→ REQUIRED TASK: Of all the lines in the material, how many include the word "shown"? Give only the number.

→ DATA ENTRIES:

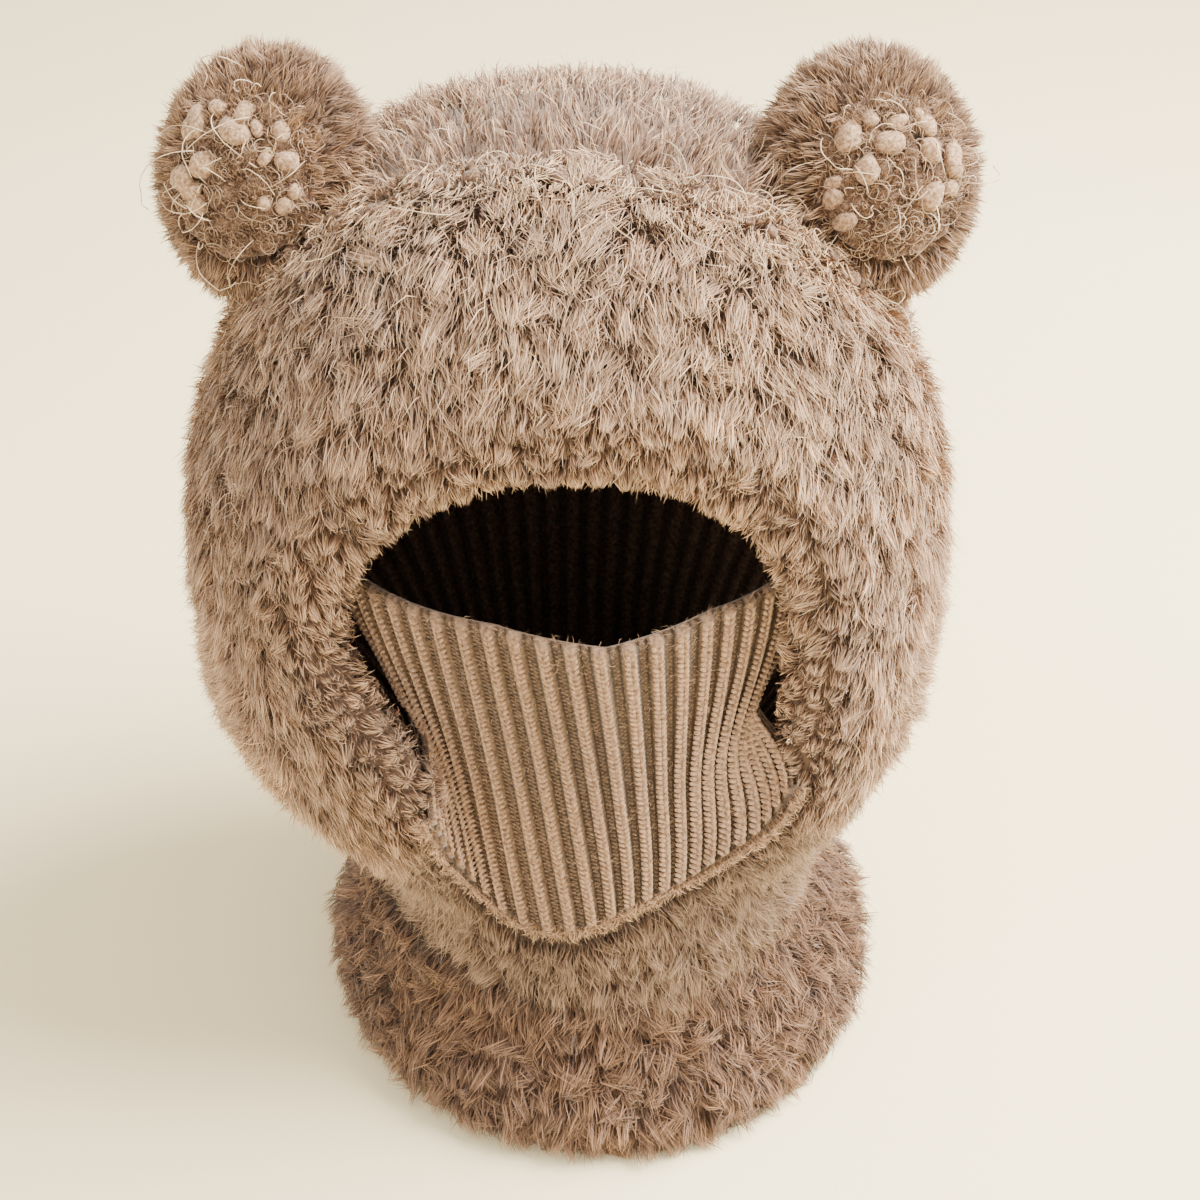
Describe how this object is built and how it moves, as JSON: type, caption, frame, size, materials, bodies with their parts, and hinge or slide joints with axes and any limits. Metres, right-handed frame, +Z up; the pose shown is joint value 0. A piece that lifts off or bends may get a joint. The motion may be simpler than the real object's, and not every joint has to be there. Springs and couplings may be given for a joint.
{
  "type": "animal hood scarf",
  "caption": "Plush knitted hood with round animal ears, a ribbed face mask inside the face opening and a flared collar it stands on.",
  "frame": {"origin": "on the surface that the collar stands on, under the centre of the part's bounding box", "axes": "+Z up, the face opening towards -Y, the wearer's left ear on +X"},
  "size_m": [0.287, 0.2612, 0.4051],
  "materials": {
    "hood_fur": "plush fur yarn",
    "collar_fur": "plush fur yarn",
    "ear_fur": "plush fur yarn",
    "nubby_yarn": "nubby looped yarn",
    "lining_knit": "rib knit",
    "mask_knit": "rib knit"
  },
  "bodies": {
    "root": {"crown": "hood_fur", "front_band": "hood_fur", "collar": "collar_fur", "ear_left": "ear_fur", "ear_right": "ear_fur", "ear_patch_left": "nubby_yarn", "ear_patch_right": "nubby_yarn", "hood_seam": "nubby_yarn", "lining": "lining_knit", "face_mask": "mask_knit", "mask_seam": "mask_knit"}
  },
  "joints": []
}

* * *

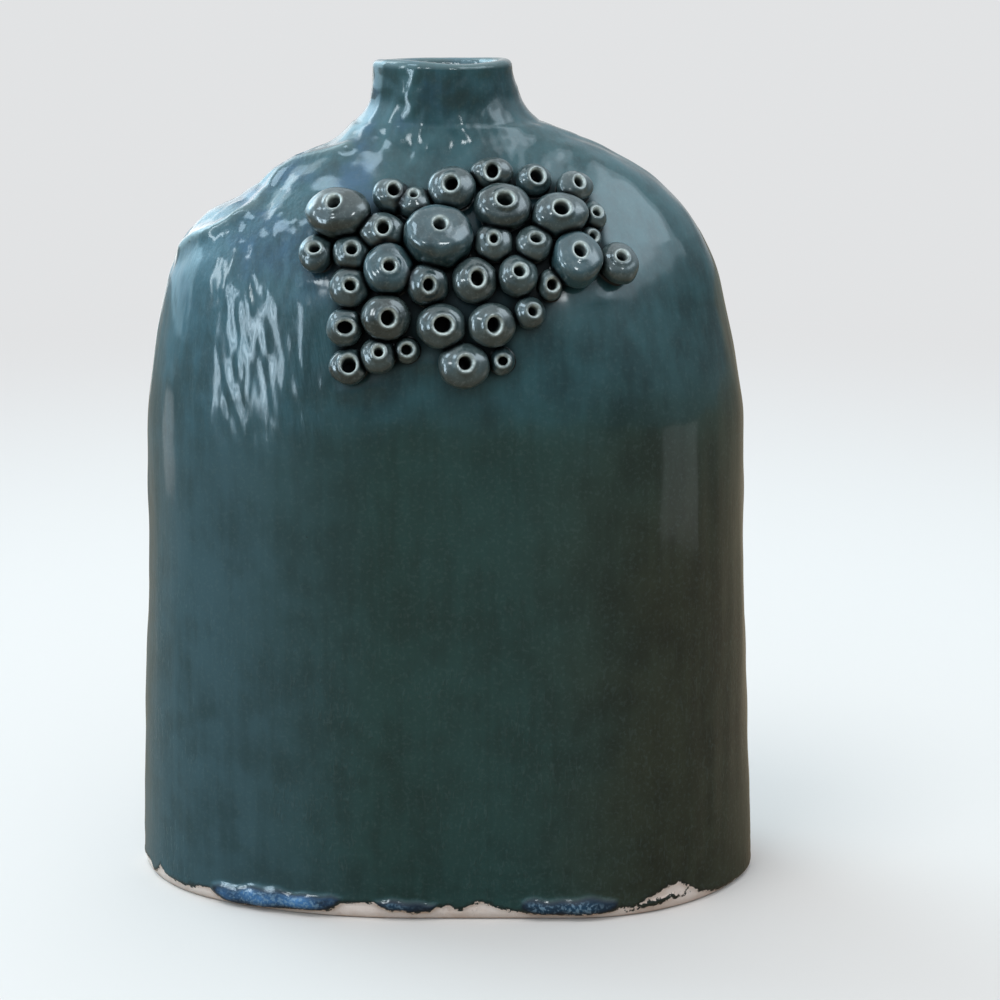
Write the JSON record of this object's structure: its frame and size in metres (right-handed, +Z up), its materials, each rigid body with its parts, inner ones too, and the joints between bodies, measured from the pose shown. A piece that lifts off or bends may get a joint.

→ TASK SOLUTION: 2